Les articles R351-17 et R351-18 déterminent deux conditions de recevabilité des recours. Ils sont ainsi soumis à une double obligation :
- L'exposé des faits. Cette première contrainte impose que la requête expose les faits, les moyens et les conclusions avant l'expiration du délai de recours. Comme le rappelle l'un des rapporteurs lors de la présentation d'un recours « le requérant doit présenter une argumentation juridique et ne peut se contenter d'indiquer que la décision contestée ne correspond pas aux propositions tarifaires ».
- La motivation. « La seconde disposition, toujours lors de cette même présentation, exige en outre que le requérant indique les raisons pour lesquelles il ne lui est pas possible d'adapter ses propositions budgétaires aux montants approuvés par l'autorité de tarification ».

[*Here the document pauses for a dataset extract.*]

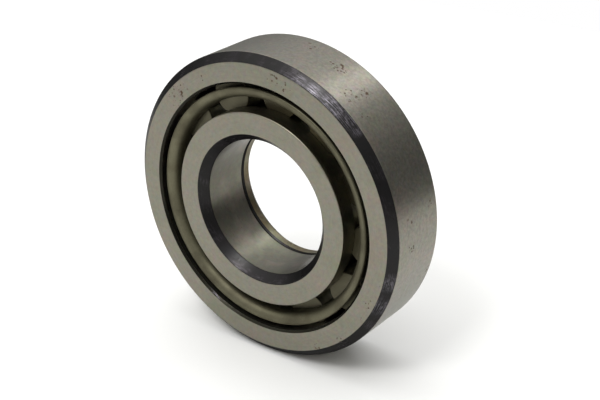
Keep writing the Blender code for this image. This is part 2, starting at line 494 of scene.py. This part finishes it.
def ground_steel(name, base, colours, spots, roughness, share=0.0, tarnish=0.06):
    """Hardened bearing steel, ground: fine lines round the axis under a patchy film of old oil.

    share is how much rust there is outside the spots, and tarnish how far it is darkened in specks.
    """
    rust_roughness = 0.45
    pit_depth = -1.5
    material, tree, shader, place = new_finish(name)
    clouds = add(
        tree, "ShaderNodeTexNoise", {"Vector": place, "Scale": per_mm(11), "Detail": 3.0}
    ).outputs[0]
    oil = add(tree, "ShaderNodeMapRange", {"Value": clouds, "From Min": 0.52, "From Max": 0.8}).outputs[0]
    oily = add(
        tree,
        "ShaderNodeMix",
        {FACTOR: oil, COLOUR_A: rgba(base), COLOUR_B: rgba(colours.oil_film)},
        data_type="RGBA",
    ).outputs[MIXED]
    warmth = add(
        tree, "ShaderNodeMapRange", {"Value": clouds, "From Min": 0.48, "From Max": 0.22}
    ).outputs[0]
    warm = add(
        tree,
        "ShaderNodeMix",
        {FACTOR: warmth, COLOUR_A: oily, COLOUR_B: rgba(colours.warm_film)},
        data_type="RGBA",
    ).outputs[MIXED]
    flecks = add(
        tree, "ShaderNodeTexNoise", {"Vector": place, "Scale": per_mm(1.3), "Detail": 2.0}
    ).outputs["Color"]
    tinted = add(
        tree,
        "ShaderNodeMix",
        {FACTOR: 0.16, COLOUR_A: warm, COLOUR_B: flecks},
        data_type="RGBA",
        blend_type="OVERLAY",
    ).outputs[MIXED]
    lines = lay(tree, place, spacing=0.3, run=5)
    line_tone = add(
        tree,
        "ShaderNodeMapRange",
        {"Value": lines, "From Min": 0.25, "From Max": 0.75, "To Min": 0.92, "To Max": 1.08},
    ).outputs[0]
    lined = add(tree, "ShaderNodeHueSaturation", {"Value": line_tone, "Color": tinted}).outputs[0]
    speck = add(
        tree, "ShaderNodeTexNoise", {"Vector": place, "Scale": per_mm(0.9), "Detail": 5.0, "Roughness": 0.7}
    ).outputs[0]
    speck_tone = add(
        tree,
        "ShaderNodeMapRange",
        {"Value": speck, "From Min": 0.35, "From Max": 0.65, "To Min": 1 - tarnish, "To Max": 1 + tarnish},
    ).outputs[0]
    toned = add(tree, "ShaderNodeHueSaturation", {"Value": speck_tone, "Color": lined}).outputs[0]
    rust = rust_specks(tree, place, spots, share)
    stained = add(
        tree,
        "ShaderNodeMix",
        {FACTOR: rust, COLOUR_A: toned, COLOUR_B: rgba(colours.rust)},
        data_type="RGBA",
    ).outputs[MIXED]
    bare = add(tree, "ShaderNodeMapRange", {"Value": rust, "To Min": 1.0, "To Max": 0.1}).outputs[0]
    smooth = add(
        tree,
        "ShaderNodeMapRange",
        {
            "Value": lines,
            "From Min": 0.25,
            "From Max": 0.75,
            "To Min": roughness - 0.05,
            "To Max": roughness + 0.07,
        },
    ).outputs[0]
    rough = add(
        tree, "ShaderNodeMath", {0: rust, 1: rust_roughness, 2: smooth}, operation="MULTIPLY_ADD"
    ).outputs[0]
    pits = add(
        tree, "ShaderNodeMath", {0: rust, 1: pit_depth, 2: lines}, operation="MULTIPLY_ADD"
    ).outputs[0]
    bump = add(tree, "ShaderNodeBump", {"Height": pits, "Strength": 0.12, "Distance": 0.02 * MM})
    tree.links.new(stained, shader.inputs["Base Color"])
    tree.links.new(bare, shader.inputs["Metallic"])
    tree.links.new(rough, shader.inputs["Roughness"])
    tree.links.new(bump.outputs[0], shader.inputs["Normal"])
    return material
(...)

Au terme d'une année d'exercice de ce mandat auprès de la Cour nationale, où il faut le rappeler, nous ne sommes pas les porte-parole des établissements, nous assistons les juges dans leur délibéré. La modestie et l'humilité s'imposent tant les sujets sont divers et complexes. L'expérience viendra. Mais au terme d'une année d'expérience, il apparaît que les sujets investigués sont particulièrement vastes. Les services d'aide à domicile et leur tarification occupent une part significative des recours.
Quelques cas particuliers, dont la fréquence va certainement croître, concernent les cessations d'activité et la fixation des derniers tarifs, à appliquer jusqu'à cette cessation définitive d'activités.
Dans le champ sanitaire, ce sont surtout les crédits du Fonds d'intervention régional (FIR), la dotation d'un service d'urgences ou les pénalités pour dépassement d'activité T2a qui restent le plus souvent traités.